Determining the Minimum Sample Size of Audit Data Required to Profile User Behavior and Detect Anomaly Intrusion

Although statistical modeling techniques have been employed to detect anomaly intrusion and profile user behavior with network traffic data collected from multi-sites (IP addresses), the minimum sample size of audit data required for each site is unclear. Using the Intrusion Detection Evaluation off-line data developed by the Lincoln Laboratory at Massachusetts Institute of Technology under the Defense Advanced Research Projects Agency, this study aimed to address the challenge of determining sample size. Bivariate analysis was employed to construct a composite score to rank each site’s probability of being an anomaly, and statistical simulations were conducted to evaluate the ranking variation between the population-based “true” pattern of user behavior and different sample-based “observed” patterns.

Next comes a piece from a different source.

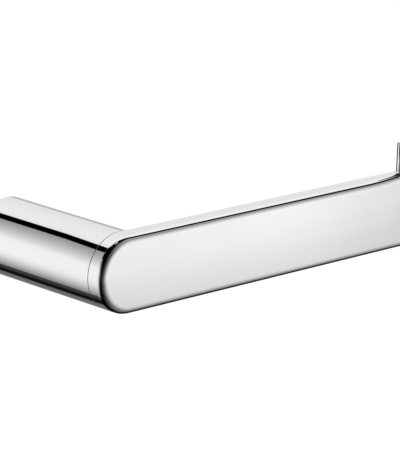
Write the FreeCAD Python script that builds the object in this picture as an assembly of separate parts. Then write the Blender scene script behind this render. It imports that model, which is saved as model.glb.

A sequence of hierarchical random effects logistic regression models was fitted to compare the performance of the full dataset-based and sample-based classifications. The results show that a minimum sample size of 500 per site provides a sensitivity value of 0.85, specificity value of 0.92 and kappa statistic of 0.77. Compared with the full dataset-based model, the minimum sample-based model had a similar Receiver Operating Characteristic area (0.983 vs. 0.997) and a slightly higher misclassification rate (3.16% vs. 1.71%) in detecting abnormal patterns.